The science behind these changes points to several mechanisms. Breathwork can acutely shift autonomic activity and raise chemicals like adrenaline and dopamine, which can clear mental fog and sharpen focus. On the mindset side, pushing through brief, controlled discomfort appears to recalibrate how people tolerate stress: “You’re not sitting there just accepting energy,” she said. “You can actually face it head on, and you can overcome your aversion to the cold, which is very invigorating.”

Therapies that expose the body to small doses of stress can build resilience when done safely. “If you choose to do small doses of the right kind of stress, it doesn’t break you down. It actually makes you stronger,” King added. That concept helps explain why many participants reported better day-to-day confidence after committing to a short, regular routine that combined breath and cold.

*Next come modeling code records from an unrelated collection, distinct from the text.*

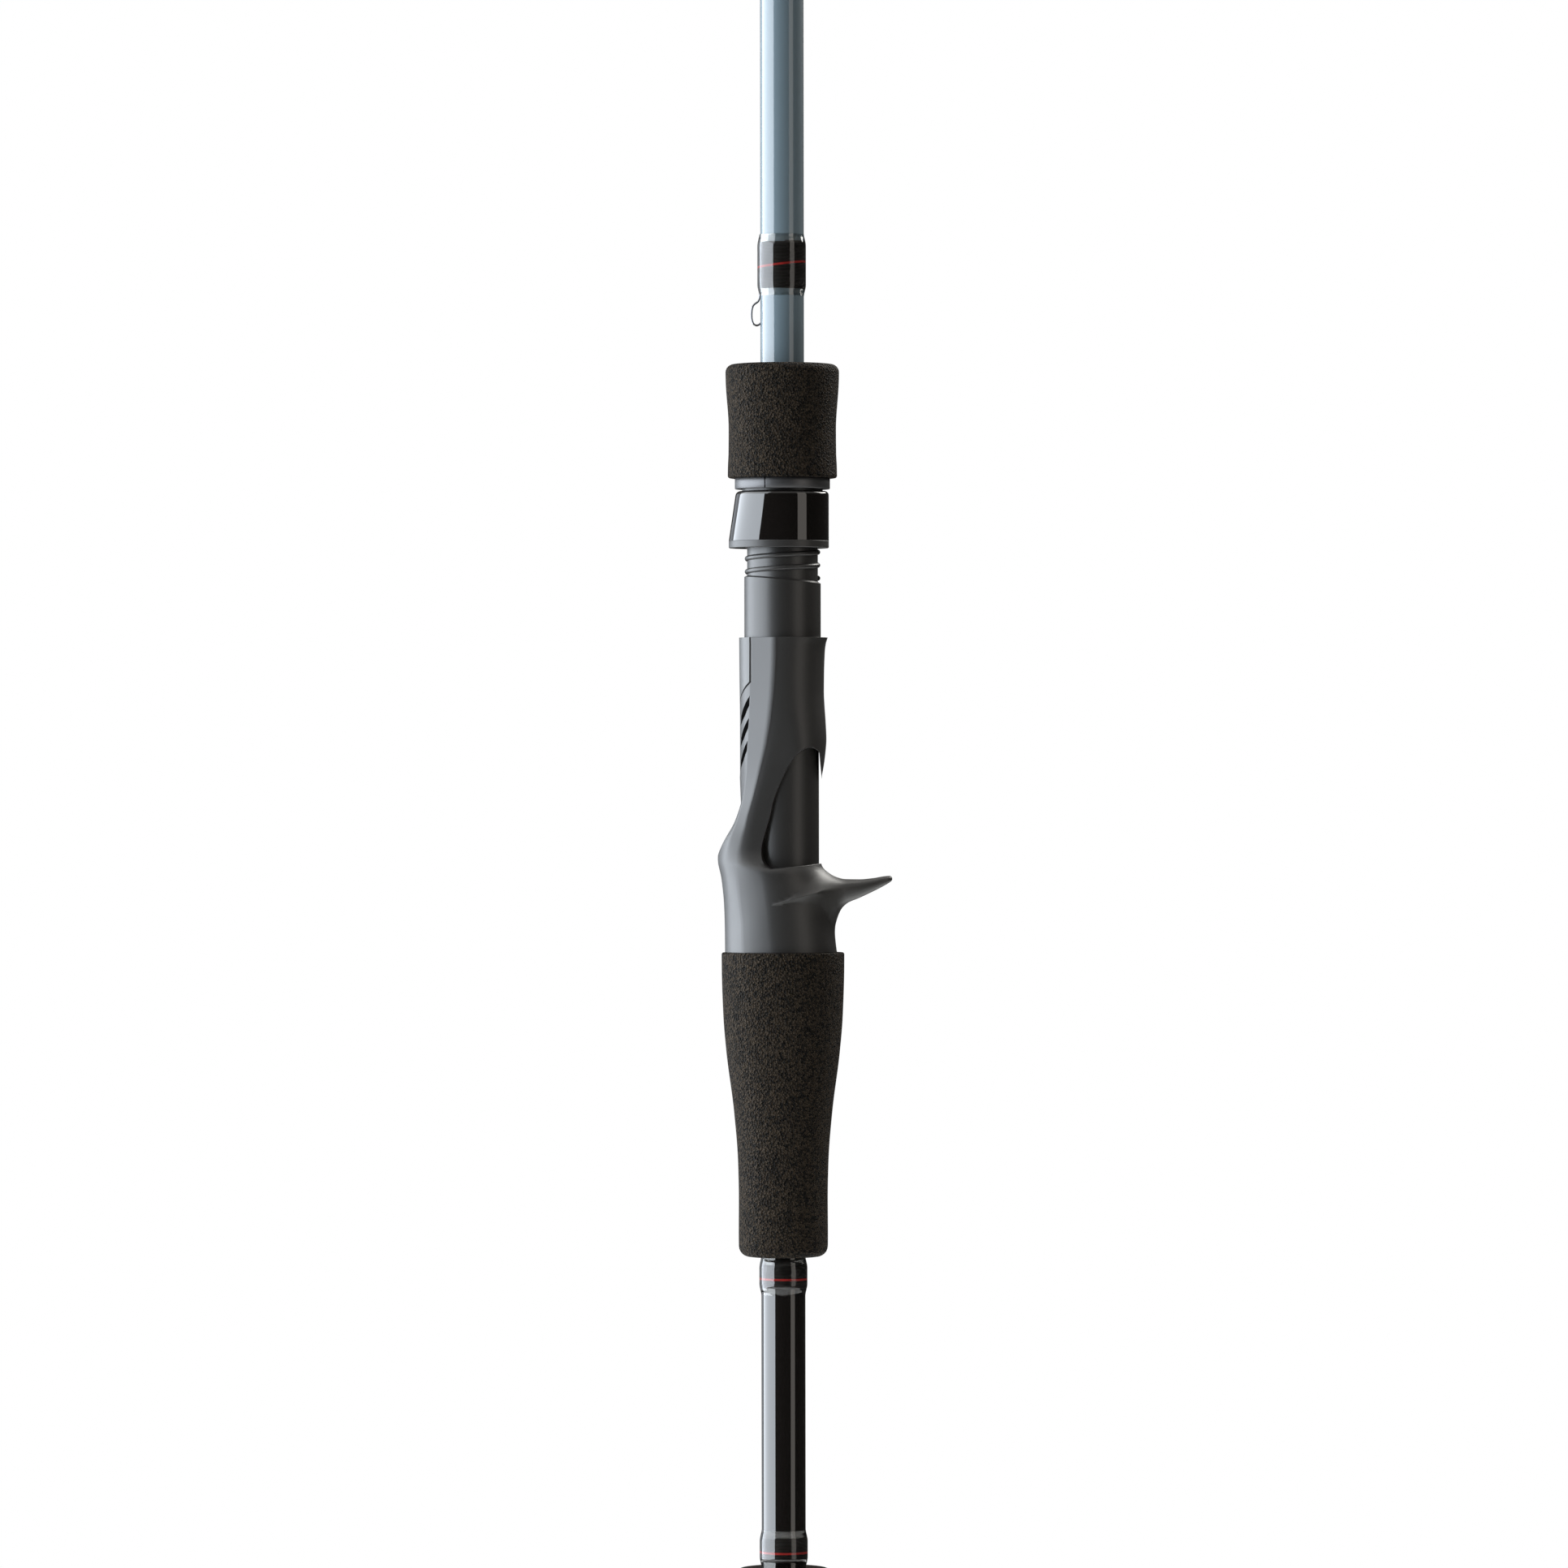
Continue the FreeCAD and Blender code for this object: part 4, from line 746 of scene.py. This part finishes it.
# the same nylon, off a polished tool: smoother than the seat body
barrel_nylon = finish("polished_nylon_black", {
    "Base Color": colour("#191817"), "Roughness": 0.4, "Specular IOR Level": 0.45})
barrel = grow("seat_barrel_threaded", thread_tree, {
    "Start": THREAD_LOW * MM, "Length": (BARREL_HIGH - THREAD_STOPS_SHORT - THREAD_LOW) * MM,
    "Pitch": THREAD_PITCH * MM,
    "Root radius": THREAD_ROOT * MM, "Height": (THREAD_CREST - THREAD_ROOT) * MM,
    "Half width": THREAD_HALF_WIDTH * MM, "Finish": barrel_nylon})
core = lathe("barrel_core", [
    (BARREL_LOWER_RADIUS, BARREL_LOW), (BARREL_LOWER_RADIUS, BARREL_STEP), (BARREL_RADIUS, BARREL_STEP),
    (BARREL_RADIUS, THREAD_LOW - 0.5), (THREAD_ROOT, THREAD_LOW - 0.1), (THREAD_ROOT, BARREL_HIGH),
    (BARREL_BORE, BARREL_HIGH), (BARREL_BORE, BARREL_LOW)], sides=192)
# the first thread runs out into a shoulder that is higher on the reel side
for vert in core.data.vertices:
    if THREAD_LOW - 0.6 < vert.co.z / MM < THREAD_LOW:
        vert.co.z -= SHOULDER_LEAN * vert.co.x / BARREL_RADIUS
key_slot = [(x, y, KEYWAY_LOW) for x, y in (
    (-KEYWAY / 2, KEYWAY_FLOOR), (KEYWAY / 2, KEYWAY_FLOOR), (KEYWAY / 2, 12.0), (-KEYWAY / 2, 12.0))]
cut(core, prism("keyway", key_slot, (0, 0, 60)))
cut(barrel, prism("keyway", key_slot, (0, 0, 60)))


def join(piece, other):
    """Adds another piece's mesh to this one."""
    shape = bmesh.new()
    shape.from_mesh(piece.data)
    shape.from_mesh(other.data)
    shape.to_mesh(piece.data)
    shape.free()
    bpy.data.objects.remove(other)


join(barrel, core)
shade(barrel.data)
fit(barrel, barrel_nylon, "seat_composite", "rod", "seat_barrel")


# ---- Moving hood ---------------------------------------------------------------------------
# Slides on the barrel and clamps the front of a reel's foot: a satin nylon carrier under a gloss
# black cover, both fuller on the reel side, where the foot goes in.
HOOD_LOW, HOOD_HIGH = heights("hood_liner")
COVER_LOW = heights("moving_hood")[0]
HOOD_RADIUS = 11.4
HOOD_BULGE = 1.8
COVER_ROUND = 1.0
COVER_WALL = 0.4
COVER_ROWS = 12
HOOD_SIDES = 160
MOUTH_BAND = 1.8


def hood_fullness(angle, z):
    """Extra reach on the reel side, growing from the top down to the mouth."""
    rise = (HOOD_HIGH - z) / (HOOD_HIGH - HOOD_LOW - MOUTH_BAND)
    return HOOD_BULGE * min(1.0, max(0.0, rise)) * max(0.0, -math.cos(angle)) ** 2


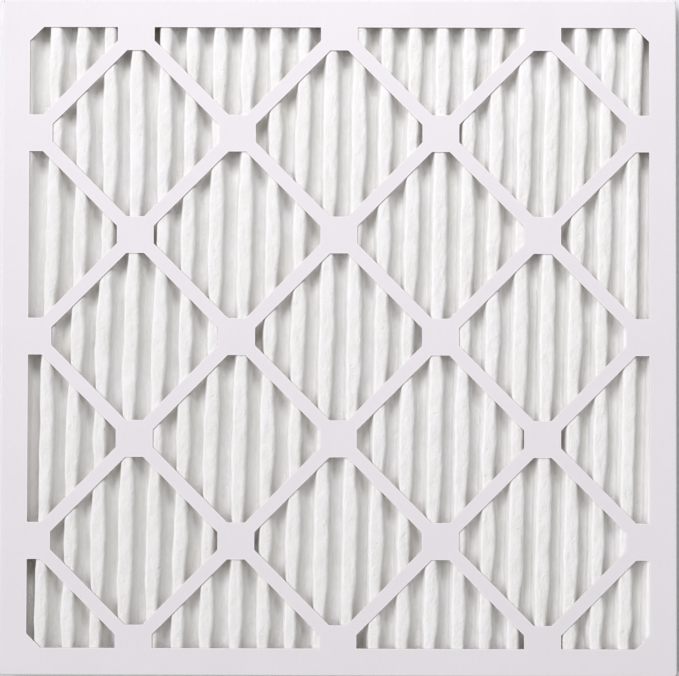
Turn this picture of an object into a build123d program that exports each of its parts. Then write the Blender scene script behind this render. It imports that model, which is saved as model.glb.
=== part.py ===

For people curious to try this safely, Hof suggests beginning simply: cold showers and focused breathing practices can activate the cardiovascular system and sharpen energy without heavy equipment. “Take the cold shower, go into that breathing, and suddenly you’ll feel an innate power awakening,” he said. “That is the nervous system, and you have control over that.” Still, there are important cautions: cold exposure may be risky for those with abnormal heart rhythms, heart disease or circulatory conditions, and experts recommend medical clearance before plunging into intense cold. “[For those who] have conditions, I say start with breathing alone,” Hof recommended. “Breathing trains the nervous system like weightlifting trains the muscles.” He added reassurance about personal agency: “Know that you are built to have willful control over your health, happiness and strength,” he added.